By Josh Engel, CPA, CA, LPA, Partner

Starting a business is exciting, but it can also be a daunting task. Many will struggle to succeed because of mistakes made during the initial start-up phase. Here are some common pitfalls to avoid so you can get started on the right foot.

    1. Failure to Voluntarily Register for Goods and Services Tax/Harmonized Sales Tax (GST/HST)
      If you are operating a business that is entitled to recover GST/HST Input Tax Credits (ITCs), it is recommended the business consider voluntarily registering for GST/HST. Although an organization has up to four years to claim ITCs, they may not be claimed for amounts incurred prior to registering an account. Incurring significant expenditures prior to earning revenues in the early stages of many businesses is common. While a business is not required to register for GST/HST until its worldwide taxable revenues exceed $30,000, it may be beneficial to register immediately in order to recover the ITCs incurred during the start-up phase.
    2. Underestimating Initial Start-Up Costs and Required Cash Flow
      Initial start-up costs and cost overruns are not uncommon when starting a business. As the saying goes “you never get a second chance to make a first impression,” so it is essential that appropriate funds are expended to ensure the proper launch of the business and to ensure that sufficient operating working capital is available to fund the operations during the start-up and launch phase. As a result, when you are considering the financing that will be required for the business, projections should be conservative and include a contingency for unanticipated expenditures. In addition, to the extent that expenditures incurred are subject to GST/HST, there may be a substantial delay between the timing of the cash outflow for the payment of the GST/HST and the subsequent recovery of the GST/HST.
    3. Financing the Business by Failing to Remit Payroll Source Deductions and GST/HST
      When operating a business, you have the added responsibility of handling trust funds for Canada Revenue Agency (CRA), such as payroll source deductions and HST. In the case of a company, directors may be held personally liable for any unremitted payroll source deductions and HST. Failure to remit source deductions and HST when due may result in significant penalties and interest assessed, all of which are non-deductible for income tax purposes.
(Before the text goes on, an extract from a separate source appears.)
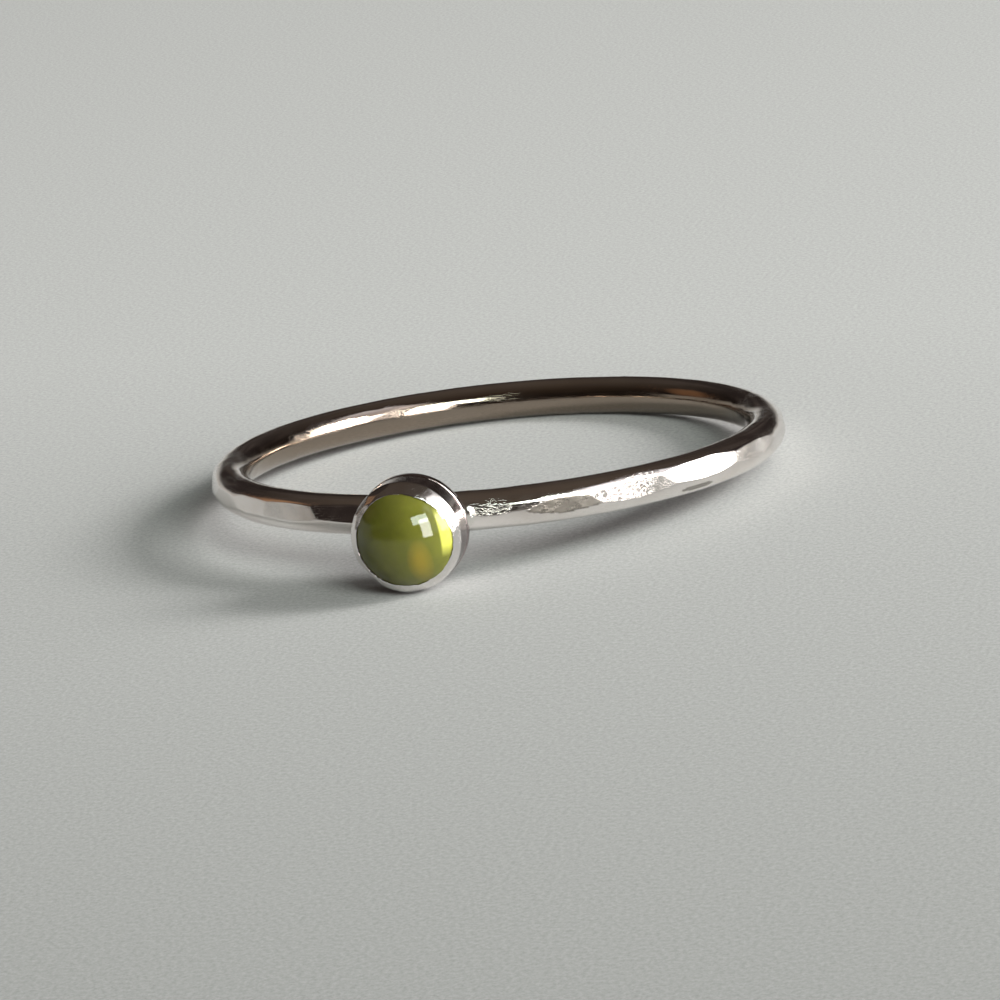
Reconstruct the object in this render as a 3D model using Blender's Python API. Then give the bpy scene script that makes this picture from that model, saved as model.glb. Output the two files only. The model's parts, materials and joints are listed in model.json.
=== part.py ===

Having said that, any interest incurred on an operating line of credit for business operations is fully deductible for income tax purposes. As a result, the business should use the operating line of credit to ensure payroll source deductions and HST are remitted when due.
    4. Failure to Seek Professional Guidance
      While it might seem like a luxury you cannot afford, especially during the start-up phase when funds are scarce, guidance from experienced legal and accounting professionals could result in tax planning and savings opportunities. Some tax planning topics for considerations are:

a) Utilization of losses incurred
b) Income splitting with family members
c) Asset protection from creditors
d) Future sale of the business

These are only a few of the considerations that should be taken into account when starting a new business. You may also consider various operating structures, such as:

a) Sole proprietorship
b) Partnership
c) Joint Venture
d) Corporation
e) Trust

As each situation is unique, you should speak with a qualified professional to assist you in determining how to address these issues and others that may be associated with starting your business.